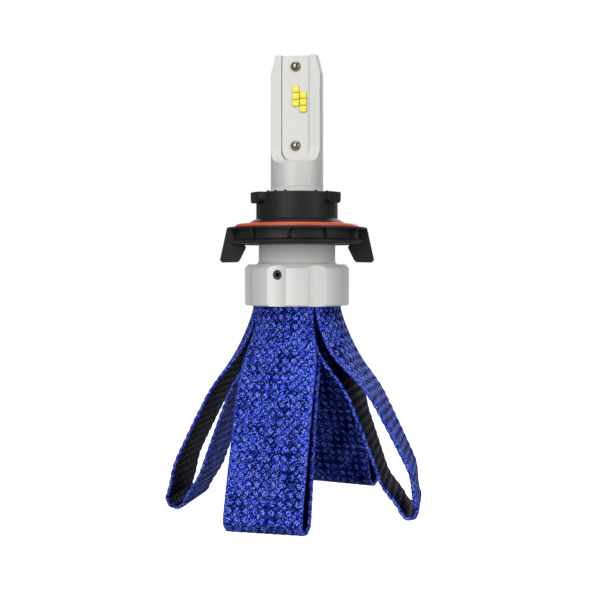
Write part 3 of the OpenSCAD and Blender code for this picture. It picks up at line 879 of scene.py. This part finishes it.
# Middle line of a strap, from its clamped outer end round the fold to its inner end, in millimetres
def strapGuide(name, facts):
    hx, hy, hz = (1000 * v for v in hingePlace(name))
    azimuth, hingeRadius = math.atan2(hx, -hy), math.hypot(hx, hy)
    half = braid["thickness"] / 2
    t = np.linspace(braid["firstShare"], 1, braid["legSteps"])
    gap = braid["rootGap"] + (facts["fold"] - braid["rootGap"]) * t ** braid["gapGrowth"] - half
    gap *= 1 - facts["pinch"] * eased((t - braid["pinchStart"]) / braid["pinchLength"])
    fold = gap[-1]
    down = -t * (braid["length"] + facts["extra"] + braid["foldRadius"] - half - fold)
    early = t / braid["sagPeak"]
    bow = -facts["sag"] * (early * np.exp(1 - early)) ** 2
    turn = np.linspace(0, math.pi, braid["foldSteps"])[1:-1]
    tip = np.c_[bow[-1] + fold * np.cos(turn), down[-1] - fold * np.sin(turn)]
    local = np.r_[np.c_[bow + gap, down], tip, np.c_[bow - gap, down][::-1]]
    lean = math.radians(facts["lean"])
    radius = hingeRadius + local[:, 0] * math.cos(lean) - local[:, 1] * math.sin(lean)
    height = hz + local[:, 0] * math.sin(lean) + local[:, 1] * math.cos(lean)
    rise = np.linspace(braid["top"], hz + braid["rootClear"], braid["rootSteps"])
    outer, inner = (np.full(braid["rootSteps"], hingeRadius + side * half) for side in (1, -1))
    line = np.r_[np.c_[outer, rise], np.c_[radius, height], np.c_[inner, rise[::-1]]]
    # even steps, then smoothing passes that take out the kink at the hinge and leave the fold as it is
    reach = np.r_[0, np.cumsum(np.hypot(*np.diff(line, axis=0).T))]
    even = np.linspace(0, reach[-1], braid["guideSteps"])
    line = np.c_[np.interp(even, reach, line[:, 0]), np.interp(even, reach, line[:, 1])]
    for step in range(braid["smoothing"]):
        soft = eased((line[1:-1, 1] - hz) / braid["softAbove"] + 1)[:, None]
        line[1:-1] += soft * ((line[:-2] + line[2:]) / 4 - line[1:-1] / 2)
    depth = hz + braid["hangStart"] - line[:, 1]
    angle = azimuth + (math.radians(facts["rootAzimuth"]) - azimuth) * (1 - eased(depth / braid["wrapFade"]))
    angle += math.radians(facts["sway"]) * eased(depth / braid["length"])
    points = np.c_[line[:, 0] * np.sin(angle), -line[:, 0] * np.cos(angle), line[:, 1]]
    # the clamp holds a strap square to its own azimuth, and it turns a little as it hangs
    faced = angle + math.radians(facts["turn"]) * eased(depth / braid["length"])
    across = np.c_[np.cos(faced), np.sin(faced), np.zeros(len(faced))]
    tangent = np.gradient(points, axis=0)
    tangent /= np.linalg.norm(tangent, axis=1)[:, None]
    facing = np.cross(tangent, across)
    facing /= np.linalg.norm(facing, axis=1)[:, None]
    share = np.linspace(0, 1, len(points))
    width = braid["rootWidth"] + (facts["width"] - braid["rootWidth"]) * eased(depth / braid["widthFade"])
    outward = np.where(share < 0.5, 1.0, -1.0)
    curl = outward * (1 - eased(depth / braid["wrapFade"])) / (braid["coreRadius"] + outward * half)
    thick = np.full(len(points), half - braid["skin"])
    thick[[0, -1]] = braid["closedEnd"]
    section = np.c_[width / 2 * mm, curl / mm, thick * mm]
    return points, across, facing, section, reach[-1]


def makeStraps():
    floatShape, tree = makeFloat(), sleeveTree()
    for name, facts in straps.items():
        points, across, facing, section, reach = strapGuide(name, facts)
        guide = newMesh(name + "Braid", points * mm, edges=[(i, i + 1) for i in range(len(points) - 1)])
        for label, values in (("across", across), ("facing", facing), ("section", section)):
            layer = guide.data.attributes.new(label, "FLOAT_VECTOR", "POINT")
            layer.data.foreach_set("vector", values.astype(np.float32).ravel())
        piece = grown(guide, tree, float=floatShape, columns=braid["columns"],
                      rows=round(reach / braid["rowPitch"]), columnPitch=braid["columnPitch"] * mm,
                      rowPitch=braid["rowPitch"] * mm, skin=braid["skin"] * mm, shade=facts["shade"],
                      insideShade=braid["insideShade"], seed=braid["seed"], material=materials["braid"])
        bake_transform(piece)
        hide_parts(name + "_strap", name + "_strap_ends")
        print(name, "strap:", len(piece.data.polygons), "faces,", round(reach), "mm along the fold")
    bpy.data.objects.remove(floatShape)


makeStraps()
++++
◆ **WRITTEN EXERCISE**
Report how many lines of the listing hold the string "piece", giving only the number.

◆ **THE OUTPUT**
3